I usually shoot ard f11 - f16 or even f22 occassionally when needed especially to keep some of the lens corners sharp as well for landscapes.

Ryan
 

oh i posed this question because on reading a book, i've realised there was no mention of the problem of diffraction at all. all that was stated is that f/8-11 gives sharpest. but the thing that got me confused was that despite saying that, and when examples of landscapes shots (huge distance between foreground buildings and background buildings) were shown, i realised the author used mostly f/22 apertures so as to attain large DOF.

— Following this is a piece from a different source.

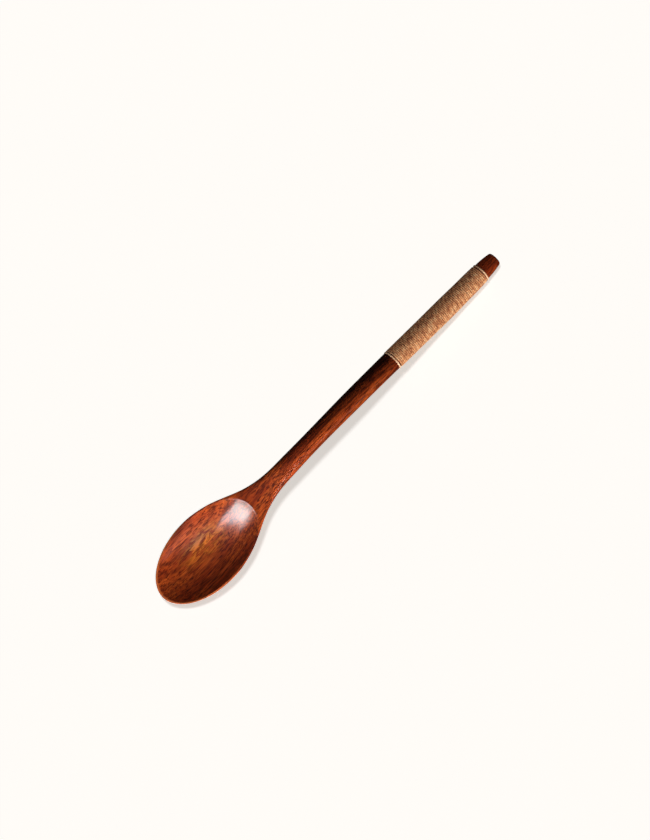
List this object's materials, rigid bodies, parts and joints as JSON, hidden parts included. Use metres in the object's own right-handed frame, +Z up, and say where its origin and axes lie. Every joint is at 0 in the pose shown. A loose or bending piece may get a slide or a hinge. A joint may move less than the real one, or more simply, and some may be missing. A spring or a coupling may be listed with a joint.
{
  "type": "wooden spoon",
  "caption": "Slender lacquered wooden spoon with an oval bowl, an arched shank, and a grip bound closely with thread near its tapered butt.",
  "frame": {"origin": "middle of the overall box in plan, on the table the spoon lies on", "axes": "+X from the bowl's tip to the butt of the handle, +Z up out of the open bowl, +Y to the left seen from above with the butt ahead; the shape is mirror-symmetric about the XZ plane"},
  "size_m": [0.23, 0.0356, 0.0209],
  "materials": {
    "lacquered_wood": "semi-gloss wiped lacquer over red-brown wood, grain visible",
    "binding_thread": "matt twisted tan thread",
    "locking_turns": "the same thread, paler where it crosses the ends of the winding"
  },
  "bodies": {
    "root": {"wooden_spoon": "lacquered_wood", "thread_winding": "binding_thread", "lower_locking_turn": "locking_turns", "upper_locking_turn": "locking_turns", "buried_start_end": "binding_thread", "buried_finish_end": "binding_thread"}
  },
  "joints": []
}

It seems that the author took these pictures either on film or Full Frame DSLR where the pixel area is bigger (size of the one pixel). In such cases diffraction will come in later then on a cropped sensor DLSR where the pixel area is smaller. The lens itself (focal length, type) does not affect diffraction, only the aperture opening.
More here: http://www.cambridgeincolour.com/tutorials/diffraction-photography.htm
Small sensor cameras (PnS and crop sensor) have a longer DoF by nature. So with the same lens (focal length) and the same aperture settings a PnS will have larger DoF then a crop sensor DSLR. FF will be even shorter. In return you don't need to use f/11 and beyond to have sufficient DoF. You can use DoF calculators to check this. More details here: http://www.cambridgeincolour.com/tutorials/depth-of-field.htm
 

ahh .... thanks guys for the replies, and Octarine for the useful links!!
 

most of the time, f/16 is more than sufficient.

when shooting landscapes, i usually stop down more to extend exposure timing while keeping low iso, rather than use it for depth of field. this also applies for telephoto perspectives.

f/22 is still fine to be honest, people like to pixel peep, at the end of the day, web size photos look ok, printouts look ok, no one is going to ask you, did you shoot at f/22 and tell you how soft the picture is. sometimes, the proper sharpening process done when processing the photo counts just as much as what mumbo jumbo diffraction. if you need to extend the shutter speed, don't worry so much about it.

the only exception i can think of is, when you are shooting something pretty close to your camera at ultra wide angle. in such a case, an alternative is to "focus stack", just use a tripod, take a photograph at f/11-f/16 focusing on the thing which is close, assuming it falls within minimum focusing distance for your lens.. then adjust manually to the hyperfocal distance and shoot at the same depth of field. you can then layer these two photographs in photoshop and erase to create a photograph with everything sharply in focus.
 

Most of the time, I don't go beyond f11 but there are instances which I need to, especially when you need to cover the foreground near you. Diffraction is at times blown out of proportion by people who look at photos by the pixels. The problem with lack of DOF is usually more pronounced than quality deterioration caused by diffraction, on prints. So stop down when you need to but you don't have to stop down beyond what's necessary.